7 Travel Money Tips for Trips to Cyprus
Many tourists waste money through not finding the best ways to exchange their currency.
To help you avoid this predicament, here are a few practical tips to help you get the most bang for your … euro:
- Avoid the airports! Currency exchange bureaus at the airport charge epic fees. If you like a good deal – or even just a reasonable one – avoid these at all costs.
- Only carry what you need – It can be expensive to change euros back into AUDs so only take what you think you’ll spend. Not only this – nobody likes to tuck wads of notes into their socks and toiletries for safekeeping on longer journeys.
- Ask for a mix of denominations – Make it easy on yourself and the vendors by getting a mix of smaller notes.
- Check your exchange rate – Google and XE.com are the standard market exchange rate but you’ll notice how wildly bank and currency exchanges can vary their rates. Try to get as close to the market rate as possible.

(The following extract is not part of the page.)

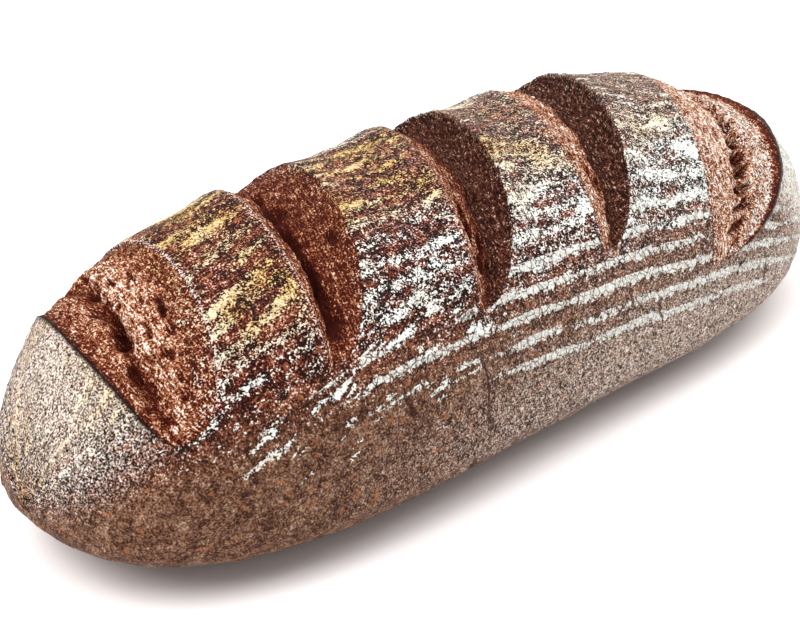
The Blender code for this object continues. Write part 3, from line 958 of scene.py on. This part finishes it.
g = makeLoafGrid()
points, relief = shapeLoaf(g)
points = fitToBox(points)
print("loaf skin shaped:", points.shape)
keys = ("open", "pale", "hollowShade", "wall", "rim", "floury", "turn", "across")
fields = {key: relief[key] for key in keys}
fields["way"] = g["aroundMm"]
up = np.minimum(relief["degrees"], 180 - relief["degrees"])
fields["low"] = 1 - step(up, *crust["lowUp"])
fields.update(flourMaps(g, relief))
print("flour laid out")
middleY = (boxLow[1] + boxHigh[1]) / 2
tips = np.array([[x, middleY, loaf["bellyHeight"]] for x in (boxLow[0], boxHigh[0])])
loafSkin = meshFromGrid("loaf_skin", points, tips, fields)
loafSkin.data.materials.append(ryeCrust(fields))
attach(loafSkin, "root")
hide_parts("loaf")
print("loaf skin has", len(loafSkin.data.polygons), "faces")


# The stage: a white floor, three soft lights and the camera. Angles in degrees, from the
# front towards +X and up; lengths in metres unless a note says otherwise.
studio = {
    "floorColour": "#f7f2f1",
    "floorRoughness": 0.9,
    "floorHalfSize": 6.0,
    "worldColour": "#ffffff",
    "worldStrength": 0.62,
    "lights": {  # azimuth, elevation, distance, size, power in watts
        "topLight": (160, 84, 1.3, 2.4, 24),
        "leftLight": (-100, 50, 1.4, 0.9, 13),
        "rightFill": (80, 34, 1.5, 1.2, 10),
    },
    "lightAim": (0, 0, 0.04),
    "cameraAzimuth": -44.0,
    "cameraElevation": 28.8,
    "cameraDistance": 1.355,  # in loaf lengths
    "cameraAim": (-0.0753, 0.0, 0.0846),  # in loaf lengths
    "lensMm": 61.0,
    "sensorMm": 36,
    "clipStart": 0.01,
}


def towards(azimuth, elevation):
    # direction (sin a cos e, -cos a cos e, sin e)
    a, e = math.radians(azimuth), math.radians(elevation)
    return Vector((math.sin(a) * math.cos(e), -math.cos(a) * math.cos(e), math.sin(e)))


def makeFloor():
    # one square face at z = 0
    mesh = bpy.data.meshes.new("studio_floor")
    s = studio["floorHalfSize"]
    mesh.from_pydata([(-s, -s, 0), (s, -s, 0), (s, s, 0), (-s, s, 0)], [], [(0, 1, 2, 3)])
    floor = bpy.data.objects.new("studio_floor", mesh)
    bpy.context.scene.collection.objects.link(floor)
    material = bpy.data.materials.new("paperFloor")
    material.use_nodes = True
    shader = material.node_tree.nodes["Principled BSDF"]
    shader.inputs["Base Color"].default_value = linear(studio["floorColour"])
    shader.inputs["Roughness"].default_value = studio["floorRoughness"]
    mesh.materials.append(material)


def softLight(name, azimuth, elevation, distance, size, power):
    # a round lamp at distance * direction, turned to the loaf
    lamp = bpy.data.lights.new(name, "AREA")
    lamp.shape = "DISK"
    lamp.size = size
    lamp.energy = power
    light = bpy.data.objects.new(name, lamp)
    light.location = distance * towards(azimuth, elevation)
    aim = Vector(studio["lightAim"])
    light.rotation_euler = (aim - light.location).to_track_quat("-Z", "Y").to_euler()
    bpy.context.scene.collection.objects.link(light)


def makeCamera():
    # at aim + distance * direction, both in loaf lengths
    camera = bpy.data.objects.new("camera", bpy.data.cameras.new("camera"))
    camera.data.lens = studio["lensMm"]
    camera.data.sensor_width = studio["sensorMm"]
    camera.data.clip_start = studio["clipStart"]
    aim = Vector(studio["cameraAim"]) * loaf["length"]
    away = towards(studio["cameraAzimuth"], studio["cameraElevation"])
    camera.location = aim + studio["cameraDistance"] * loaf["length"] * away
    camera.rotation_euler = (aim - camera.location).to_track_quat("-Z", "Y").to_euler()
    bpy.context.scene.collection.objects.link(camera)
    bpy.context.scene.camera = camera


makeFloor()
for name, values in studio["lights"].items():
    softLight(name, *values)
makeCamera()
world = bpy.data.worlds.new("studio")
world.use_nodes = True
background = world.node_tree.nodes["Background"]
background.inputs["Color"].default_value = linear(studio["worldColour"])
background.inputs["Strength"].default_value = studio["worldStrength"]
bpy.context.scene.world = world
bpy.context.scene.view_settings.view_transform = "Standard"
print("studio ready")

- Look out for hidden fees – The bane of our (financial) existence, hidden fees will often make a huge difference to the cost of your holiday. Be particularly wary of hidden bank fees for overseas card usage.
- The right card makes all the difference – Having a card is convenient but it can take a hit to the bank account if you have the wrong card. Research and arm yourself with the best card for travel for big savings.
- Mix it up! Many travellers only use their credit card while some only think about cash. But the best option depends on your situation. Save the card for huge purchases such as hotels and car hire and reserve your cash for smaller wins – transport, attractions, or meals out.